We ordered our respective lunches while the waitress looked blandly at us, recording nothing on paper. A knot formed in my stomach. We had been there for 30 minutes already and I had no confidence our order would arrive in a timely or accurate fashion. Smoke was beginning to slowly billow out of Krista’s ears. Another 20 minutes went by and our waitress informed us that one of the items we had ordered was not available. “Sorry,” she said unenthusiastically. We looked at each other, incredulity written on our faces. We ordered an alternative and the waitress skulked away. Ten minutes later Krista spotted a waiter and gave him an earful while requesting the manager.
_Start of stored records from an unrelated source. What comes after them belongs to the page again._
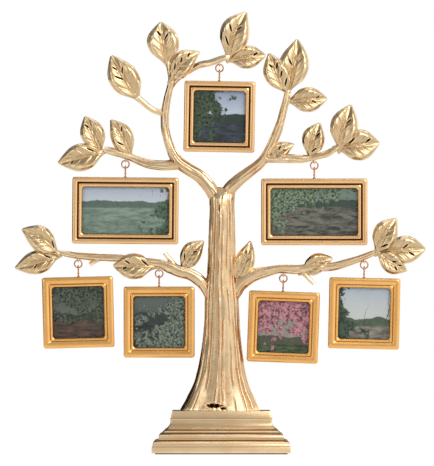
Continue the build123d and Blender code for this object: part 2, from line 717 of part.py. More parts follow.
# Frames
back_rail = moulding_width - print_cover - print_clearance
stud_length = button_thickness + 2 * button_play
for name, (tilt, print_width, print_height, style) in frame_designs.items():
    bough_centre, lug_height = hangers[name]
    outer_width = print_width + 2 * (moulding_width - print_cover)
    outer_height = print_height + 2 * (moulding_width - print_cover)
    pivot = Vector(bough_centre.X, 0, lug_height - 2 * ring_radius)
    lean = math.radians(tilt)
    right = Vector(math.cos(lean), 0, math.sin(lean))
    upward = Vector(-math.sin(lean), 0, math.cos(lean))
    sight_width = print_width - 2 * print_cover
    sight_height = print_height - 2 * print_cover
    tab_place = outer_height / 2 - back_rail
    tab_spacing = print_width / 2
    stud_place = outer_height / 2 - back_rail / 2
    drop = hook_reach + outer_height / 2
    hook_shift = drop * math.sin(lean)
    centre = pivot - upward * drop - right * hook_shift
    back_middle = centre + Vector(0, frame_depth / 2 - hook_setback, 0)
    back_plane = Plane(origin=back_middle, x_dir=right, z_dir=(0, -1, 0))

    with BuildPart() as ring:
        ring_middle = pivot + Vector(0, 0, ring_radius)
        add(bent_ring(ring_middle, (0, 1, 0), ring_radius, ring_wire_radius, ring_facets))
    save(ring, name + "_ring")

    rail_top = pivot - upward * hook_reach
    rail_plane = Plane(origin=rail_top, x_dir=right, z_dir=upward)
    with BuildPart() as hook:
        add(bent_ring(pivot - upward * eye_drop, right, eye_radius, hook_wire_radius, eye_facets))
        with BuildSketch(rail_plane):
            RegularPolygon(hook_wire_radius, wire_facets)
        extrude(amount=hook_reach - eye_drop - eye_radius)
        with BuildSketch(rail_plane):
            RegularPolygon(collar_radius, wire_facets)
        extrude(amount=collar_height)
        with BuildSketch(rail_plane):
            RegularPolygon(hook_wire_radius, wire_facets)
        extrude(amount=-spigot_length)
    save(hook, name + "_hook")

    with BuildPart() as bezel:
        with BuildLine(back_plane):
            corner_x = outer_width / 2
            corner_y = outer_height / 2
            rim = Polyline((0, corner_y), (-corner_x, corner_y), (-corner_x, -corner_y),
                           (corner_x, -corner_y), (corner_x, corner_y), (0, corner_y))
        start = back_plane.from_local_coords(Vector(0, corner_y, 0))
        with BuildSketch(Plane(origin=start, x_dir=-upward, z_dir=-right)):
            add(moulding_section(style))
        sweep(path=rim, transition=Transition.RIGHT)
        # The outer corners are eased, and the sight opening's corners are filled.
        with BuildSketch(back_plane):
            add(eased_rectangle(outer_width, outer_height, outer_corner_cut))
        extrude(amount=frame_depth, mode=Mode.INTERSECT)
        with BuildSketch(back_plane.offset(rebate_depth)):
            Rectangle(sight_width, sight_height)
            add(eased_rectangle(sight_width, sight_height, sight_corner_cut), mode=Mode.SUBTRACT)
        extrude(amount=lip_thickness)
        # Tabs at the top hold the backing's edge, and a headed stud below carries the turn button.
        with BuildSketch(back_plane):
            with Locations((-tab_spacing / 2, tab_place), (tab_spacing / 2, tab_place)):
                Rectangle(tab_width, 2 * tab_overhang)
        extrude(amount=-tab_thickness)
        with BuildSketch(back_plane):
            with Locations((0, -stud_place)):
                Circle(stud_radius)
        extrude(amount=-stud_length)
        with BuildSketch(back_plane.offset(-stud_length)):
            with Locations((0, -stud_place)):
                RegularPolygon(stud_head_radius, turned_facets)
        extrude(amount=-stud_head_thickness)
        with BuildSketch(rail_plane):
            RegularPolygon(hook_wire_radius + spigot_clearance, wire_facets)
        extrude(amount=-(spigot_length + spigot_clearance), mode=Mode.SUBTRACT)
    save(bezel, name + "_bezel")

    with BuildPart() as pane:
        with BuildSketch(back_plane.offset(rebate_depth - pane_thickness)):
            Rectangle(print_width, print_height)
        extrude(amount=pane_thickness)
    save(pane, name + "_pane")

    with BuildPart() as picture:
        with BuildSketch(back_plane.offset(rebate_depth - pane_thickness - print_thickness)):
            Rectangle(print_width, print_height)
        extrude(amount=print_thickness)
    save(picture, name + "_print")

    with BuildPart() as backing:
        with BuildSketch(back_plane.offset(backing_clearance)):
            Rectangle(print_width, print_height)
        extrude(amount=backing_thickness)
    save(backing, name + "_backing")

    with BuildPart() as turn_button:
        with BuildSketch(back_plane.offset(-button_play)):
            with BuildLine():
                half = button_width / 2
                nose = button_nose_width / 2
                tail = -stud_place - half
                Polyline((-nose, tail), (nose, tail), (half, tail + half - nose),
                         (half, tail + button_length), (nose, tail + button_length + half),
                         (-nose, tail + button_length + half), (-half, tail + button_length),
                         (-half, tail + half - nose), close=True)
            make_face()
            with Locations((0, -stud_place)):
                Circle(stud_radius + button_play, mode=Mode.SUBTRACT)
        extrude(amount=-button_thickness)
        with BuildSketch(back_plane.offset(-(button_play + button_thickness))):
            with Locations((0, button_length - stud_place)):
                Rectangle(grip_length, grip_width)
        extrude(amount=-grip_height)
    save(turn_button, name + "_turn_button")
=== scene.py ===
import json
import math
import random

import bmesh
import bpy
import numpy
from mathutils import Matrix, Vector, noise


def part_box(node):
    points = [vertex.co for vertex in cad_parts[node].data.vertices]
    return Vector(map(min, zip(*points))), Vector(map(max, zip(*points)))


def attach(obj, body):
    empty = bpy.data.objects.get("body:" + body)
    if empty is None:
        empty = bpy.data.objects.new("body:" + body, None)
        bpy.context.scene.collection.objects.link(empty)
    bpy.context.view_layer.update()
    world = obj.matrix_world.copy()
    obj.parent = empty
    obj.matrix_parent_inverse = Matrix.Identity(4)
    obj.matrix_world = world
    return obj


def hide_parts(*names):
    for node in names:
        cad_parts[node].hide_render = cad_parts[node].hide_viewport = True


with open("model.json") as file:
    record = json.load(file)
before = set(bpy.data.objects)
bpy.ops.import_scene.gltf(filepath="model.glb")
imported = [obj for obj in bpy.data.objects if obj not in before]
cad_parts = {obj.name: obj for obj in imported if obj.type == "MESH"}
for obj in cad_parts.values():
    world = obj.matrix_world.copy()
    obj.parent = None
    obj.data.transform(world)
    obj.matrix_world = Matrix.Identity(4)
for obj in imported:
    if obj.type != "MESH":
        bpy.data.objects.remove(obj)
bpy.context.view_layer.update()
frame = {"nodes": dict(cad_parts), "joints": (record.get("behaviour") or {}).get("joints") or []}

mm = 0.001
print("frame loaded")


# Shared helpers

def tone(red, green, blue):
    # A colour picked on an ordinary screen, turned into scene-linear.
    linear = [((c / 255 + 0.055) / 1.055) ** 2.4 if c > 10 else c / 255 / 12.92 for c in (red, green, blue)]
    return (*linear, 1.0)


def addNode(tree, kind, sockets=None, **settings):
    made = tree.nodes.new(kind)
    for name, value in settings.items():
        setattr(made, name, value)
    for name, value in (sockets or {}).items():
        if isinstance(value, bpy.types.NodeSocket):
            tree.links.new(value, made.inputs[name])
        else:
            made.inputs[name].default_value = value
    return made


def math2(tree, operation, first, second=0.0, clamp=False):
    return addNode(tree, "ShaderNodeMath", {0: first, 1: second}, operation=operation,
                   use_clamp=clamp).outputs[0]


def mixColour(tree, factor, first, second, blend="MIX"):
    return addNode(tree, "ShaderNodeMix", {0: factor, 6: first, 7: second}, data_type="RGBA",
                   blend_type=blend).outputs[2]


def ramp(tree, value, low, high, toLow=0.0, toHigh=1.0):
    # A smooth step between two values.
    return addNode(tree, "ShaderNodeMapRange", {0: value, 1: low, 2: high, 3: toLow, 4: toHigh},
                   interpolation_type="SMOOTHSTEP").outputs[0]


def newGroup(name, inputs, outputs):
    group = bpy.data.node_groups.new(name, "ShaderNodeTree")
    for label, kind, value in inputs:
        socket = group.interface.new_socket(label, in_out="INPUT", socket_type=kind)
        if value is not None:
            socket.default_value = value
    for label, kind in outputs:
        group.interface.new_socket(label, in_out="OUTPUT", socket_type=kind)
    return group, group.nodes.new("NodeGroupInput"), group.nodes.new("NodeGroupOutput")


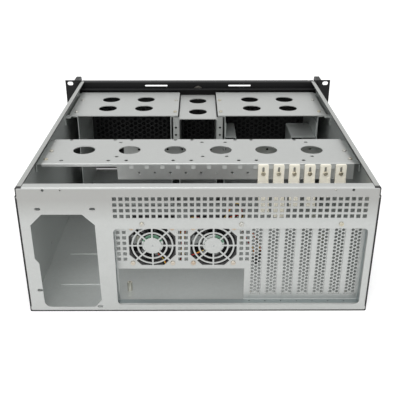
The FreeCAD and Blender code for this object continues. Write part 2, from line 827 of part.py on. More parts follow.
def backplate_screws():
    piece = screw(small_head_r, small_head_height, small_screw_r, 2 * sheet + seat_gap + screw_tip)
    return group([aimed(piece, (x, 0, z), (0, -1, 0)) for x, z in recess_screws()])


def slot_cover_screws():
    piece = screw(card_head_r, card_head_height, small_screw_r, cover_sheet + sheet + screw_tip)
    z = ledge_top + cover_sheet
    return group([aimed(piece, (x + cover_screw_offset, card_screw_y(), z), (0, 0, 1)) for x in card_xs])


# --- Rear fans --------------------------------------------------------------------------------------------


def fan_screw_places():
    half = fan_hole_spacing / 2
    corners = [(a * half, b * half) for a in (-1, 1) for b in (-1, 1)]
    return [(x + a, fan_z + b) for x in (fan_left_x, fan_right_x) for a, b in corners]


def fan_frame(lead_angle):
    """Frame, struts and motor base in one moulding, drawn about the origin with its rear face at y = 0."""
    half = fan_size / 2
    square = Part.Face(rounded_rectangle(-half, half, -half, half, fan_corner))
    duct = cylinder(fan_duct_r, (0, 0, 0), (0, 1, 0), fan_depth)
    flanges = [prism(square, "XZ", y, y + fan_flange) for y in (0, fan_depth - fan_flange)]
    frame = joined(*flanges, duct)
    frame = frame.cut(cylinder(fan_bore_r, (0, -lap, 0), (0, 1, 0), fan_depth + 2 * lap))
    base_end = fan_base_face + fan_base_thickness
    struts = []
    for angle in fan_strut_angles:
        half, reach = fan_strut_width / 2, (fan_bore_r + fan_duct_r) / 2
        strut = box(fan_base_r - lap, reach, fan_base_face, base_end, -half, half)
        strut.rotate(Vector(), Vector(0, -1, 0), angle)
        struts.append(strut)
    base = cylinder(fan_base_r, (0, fan_base_face, 0), (0, 1, 0), fan_base_thickness)
    tube = cylinder(fan_bearing_r, (0, fan_base_face, 0), (0, 1, 0), fan_base_thickness + fan_bearing_length)
    frame = joined(frame, base, tube, *struts)
    bore_start = base_end - fan_bearing_seat
    cuts = [cylinder(fan_shaft_r + shaft_gap, (0, bore_start, 0), (0, 1, 0), fan_bearing_length + 2 * lap)]
    spacing = fan_hole_spacing / 2
    for a in (-spacing, spacing):
        for b in (-spacing, spacing):
            cuts.append(cylinder(fan_screw_r + thread_gap, (a, -lap, b), (0, 1, 0), fan_depth + 2 * lap))
    half = lead_notch_width / 2
    notch = box(fan_bore_r - lap, fan_size, -lap, lead_notch_depth, -half, half)
    notch.rotate(Vector(), Vector(0, -1, 0), lead_angle)
    cuts.append(notch)
    return frame.cut(cuts)


def fan_blade():
    """One blade, lofted from a steep root to a flatter tip."""
    middle_y = fan_hub_start + fan_blade_setback
    sections = []
    for radius, pitch_angle, chord in ((fan_blade_root_r, fan_root_pitch, fan_root_chord),
                                       (fan_blade_tip_r, fan_tip_pitch, fan_tip_chord)):
        turn = math.radians(pitch_angle)
        along = Vector(0, math.sin(turn), math.cos(turn)) * (chord / 2)
        across = Vector(0, math.cos(turn), -math.sin(turn)) * (fan_blade_thickness / 2)
        centre = Vector(radius, middle_y, 0)
        low, high = centre - across, centre + across
        corners = [low - along, low + along, high + along, high - along]
        sections.append(Part.makePolygon(corners + corners[:1]))
    return Part.makeLoft(sections, True, True)


def fan_rotor():
    """Hub, shaft and blades, drawn about the origin like the frame."""
    end = fan_hub_start + fan_hub_length
    hub = cylinder(fan_base_r, (0, fan_hub_start, 0), (0, 1, 0), fan_hub_length)
    hollow = (0, fan_hub_start - lap, 0)
    hub = hub.cut(cylinder(fan_base_r - fan_hub_wall, hollow, (0, 1, 0), fan_hub_length + lap - fan_hub_wall))
    shaft_start = fan_base_face + fan_base_thickness + shaft_end_gap
    shaft = cylinder(fan_shaft_r, (0, shaft_start, 0), (0, 1, 0), end - shaft_start - fan_hub_wall / 2)
    blades = []
    for i in range(fan_blade_count):
        blade = fan_blade()
        blade.rotate(Vector(), Vector(0, 1, 0), 360 * i / fan_blade_count)
        blades.append(blade)
    sweep = cylinder(fan_blade_tip_r, (0, 0, 0), (0, 1, 0), fan_depth)
    sweep = sweep.cut(cylinder(fan_blade_root_r, (0, -lap, 0), (0, 1, 0), fan_depth + 2 * lap))
    blades = group(blades).common(sweep)
    return joined(hub, shaft, *blades.Solids)


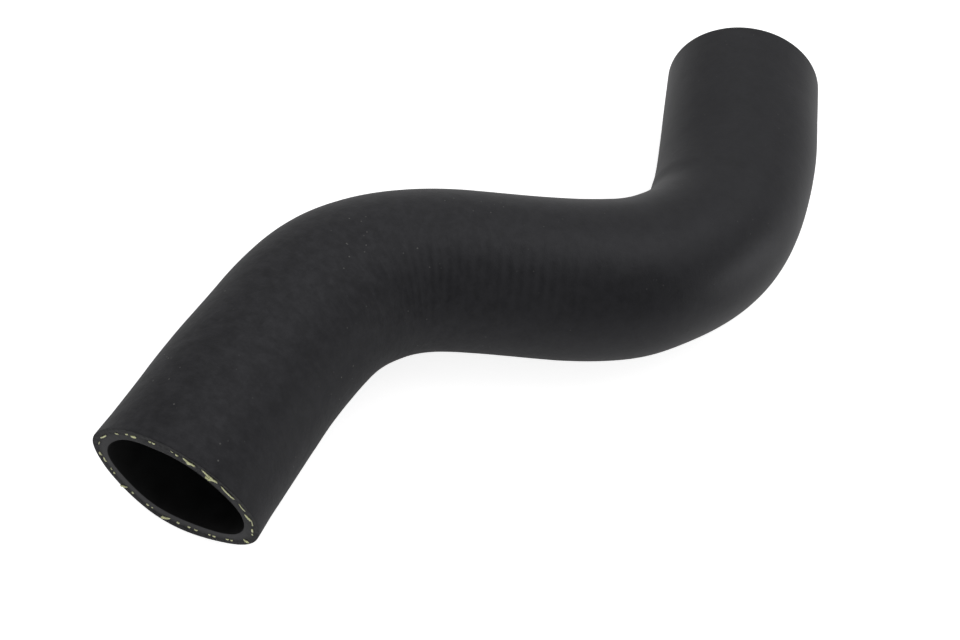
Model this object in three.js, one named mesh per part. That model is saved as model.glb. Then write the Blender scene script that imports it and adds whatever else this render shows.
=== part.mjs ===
// Charge air hose of an engine bay: one moulded rubber hose with an S-bend and a flared outlet.
// Millimetres, +Z up. The hose lies level, with its inlet leg along +Y, its first bend towards +X
// and its second bend back again. The origin is under the middle of it, on the surface it lies on.

import * as THREE from 'three';
import { mergeVertices } from 'three/addons/utils/BufferGeometryUtils.js';

// Section of the hose. The wall is the same all along, and the bore opens towards the outlet.
const inletBore = 42;
const outletBore = 45.2;
const wall = 5;
const flareLength = 100;

// Centreline, from the inlet cut to the outlet cut. Angles are in degrees. A bend tightens from
// straight to its radius over its entry ease, and opens again over its exit ease.
const inletLeg = 33;
const inletBendAngle = 63;
const inletBendRadius = 45;
const inletBendEntryEase = 63;
const inletBendExitEase = 35;
const middleLeg = 17;
const outletBendAngle = 78.5;
const outletBendRadius = 59.5;
const outletBendEntryEase = 27;
const outletBendExitEase = 39;
const outletLeg = 29;

// The outlet is cut a little off square, shorter on the side of +X.
const outletCutAngle = 5.6;

// Fineness of the facets: flats around the hose, and the distance between its rings.
const facetsAround = 44;
const ringSpacing = 5.5;
const centrelineStep = 0.25;

const rubberColour = 0x333335;
const rubberRoughness = 0.62;

// A bend whose curvature rises evenly over its entry ease, holds at the radius and falls evenly
// over its exit ease. Each ease turns half of what the same length at the radius would. Where the
// eases alone turn the whole angle, nothing is held, and the bend opens before it is that tight.
class EasedBend {
  constructor(angle, radius, entryEase, exitEase) {
    const turn = THREE.MathUtils.degToRad(angle);
    const turnedInEases = (entryEase + exitEase) / 2;
    const held = Math.max(radius * Math.abs(turn) - turnedInEases, 0);
    this.entryEase = entryEase;
    this.exitEase = exitEase;
    this.length = entryEase + held + exitEase;
    this.tightest = turn / (turnedInEases + held);
  }

  curvatureAt(distance) {
    const tightening = distance / this.entryEase;
    const opening = (this.length - distance) / this.exitEase;
    return this.tightest * THREE.MathUtils.clamp(Math.min(tightening, opening), 0, 1);
  }
}

// A straight stretch is a bend that doesn't turn.
class StraightLeg {
  constructor(length) {
    this.length = length;
  }

  curvatureAt() {
    return 0;
  }
}

// The level curve through the middle of the hose. Its heading is the sum of its curvature, and its
// place the sum of its heading, both walked in short steps. A positive angle turns towards +X.
class HoseCentreline extends THREE.Curve {
  constructor(stretches) {
    super();
    this.stretches = stretches;
    this.length = stretches.reduce((sum, stretch) => sum + stretch.length, 0);
    this.steps = Math.ceil(this.length / centrelineStep);
    this.walk();
  }

  curvatureAt(distance) {
    let start = 0;
    for (const stretch of this.stretches) {
      if (distance <= start + stretch.length) {
        return stretch.curvatureAt(distance - start);
      }
      start += stretch.length;
    }
    return 0;
  }

  walk() {
    const step = this.length / this.steps;
    const place = new THREE.Vector3();
    let heading = 0;
    this.places = [place.clone()];
    this.headings = [heading];
    for (let i = 0; i < this.steps; i += 1) {
      const turn = this.curvatureAt((i + 0.5) * step) * step;
      const midway = heading + turn / 2;
      place.x += Math.sin(midway) * step;
      place.y += Math.cos(midway) * step;
      heading += turn;
      this.places.push(place.clone());
      this.headings.push(heading);
    }
  }

  // The two walked points around a share of the length, and how far it lies from one to the other.
  between(share) {
    const along = THREE.MathUtils.clamp(share, 0, 1) * this.steps;
    const before = Math.min(Math.floor(along), this.steps - 1);
    return [before, before + 1, along - before];
  }

  getPoint(share, target = new THREE.Vector3()) {
    const [before, after, part] = this.between(share);
    return target.lerpVectors(this.places[before], this.places[after], part);
  }

  headingAt(share) {
    const [before, after, part] = this.between(share);
    return THREE.MathUtils.lerp(this.headings[before], this.headings[after], part);
  }
}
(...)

He showed up – quickly, it must be noted – and received a similar earful, an earful which included the phrase, “…and I’m not paying for this meal.” At this point the cook appeared through the window where food is given to the servers and lamely intoned that our food would be out “very soon.” Finally – a full hour post arrival – our straightforward meal of burgers and fries was conveyed.
Not correctly. Somehow, they had got Krista’s order wrong and, as the modified, mixed, and tortured cliché goes, it was the straw that unleashed the fury of a low-maintenance woman. Suffice to say, we departed and let everyone there know what we thought of our experience. Our getaway was off to a bang-up start.
After finding a third option (where we able to order, receive, and eat our delicious meal in approximately 15 minutes), we pulled onto the interstate and immediately became lodged in a several-miles-long backup, thanks to a rollover accident involving a truck transporting cans of oil. Oy. But Providence had determined we had endured enough for the time being, and he opened an off ramp that took us to an unblocked road through which we could reach our ultimate, uber-romantic destination.
We held hands and talked in the car for the next hour, slowly regaining our sense of peace and gratitude. Without further mishap we arrived, rolled our suitcase into the hotel, rode the elevator to the third floor, walked down the hallway to our room, opened the door, and strode inside. I took off my jacket and opened the drapes to take in our weekend view: A gargantuan neon sign announcing the price of diesel and unleaded fuel at the neighboring Speedway gas station.
“Aaahhh,” I said to my dear, patient wife. “Nothing but the finest for you, my dear.”